The charge there worked fine (yay) so we drove on north to Keele services. We arrived in the snow/hail/rain (yay northern weather) found the charger, plugged in, tried to set it going using the app, and we were told "Unable to contact charger". So I went through the process again and we were told "Charger in use". It bloody well wasn't in use, because I was plugged into it and it definitely wasn't charging my car. We waited for the rain to die down again and looked at the charger, which at that moment said "Connect vehicle" and then it started up charging the car (yay). We headed in for a loo and dinner break. Unfortunately the app couldn't report on progress but it had started charging so we were confident we'd be fine. More fool us. It had stopped charging moments after we'd left the car and once again we wasted time because it wasn't charging when we thought it was. We returned, discovered the car hadn't charged, but then discovered the charger had switched to free-vend so we charged up again for free, but that was another 40 minute wait.

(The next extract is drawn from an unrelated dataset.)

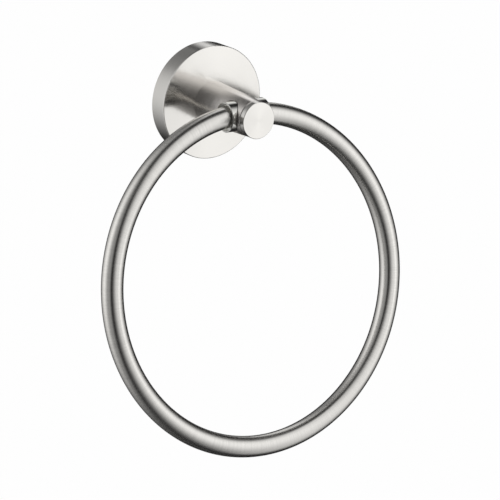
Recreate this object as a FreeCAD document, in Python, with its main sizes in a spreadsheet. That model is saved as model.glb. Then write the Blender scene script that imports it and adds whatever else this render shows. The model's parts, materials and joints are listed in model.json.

Finally we got home (via a short stop at the pub) and on Monday I popped along to a GMEV rapid charger, and it worked perfectly as it has every single time I've used it.
So, in conclusion, the journey was reasonably cheap, which is nice, but we had two failed charge attempts on Polar, and several Ecotricity cockups (though they did mostly end up in our favour in terms of money) which cost us around 90 to 120 minutes in each direction. The driving itself (in the Ioniq) was fine and actually meant I wasn't frazzled and unhappy the whole time, but the charging infrastructure is simply not good enough. It's unreliable, Ecotricity don't have support lines at the weekend (or evenings/early mornings), and is far too sparse to be useful when one wishes to travel somewhere not on the motorway network. If I'd tried to drive my usual route, I'd have had to spend four hours in Aberystwyth using my granny charger to put about 40 miles in the tank from a public 3 pin socket.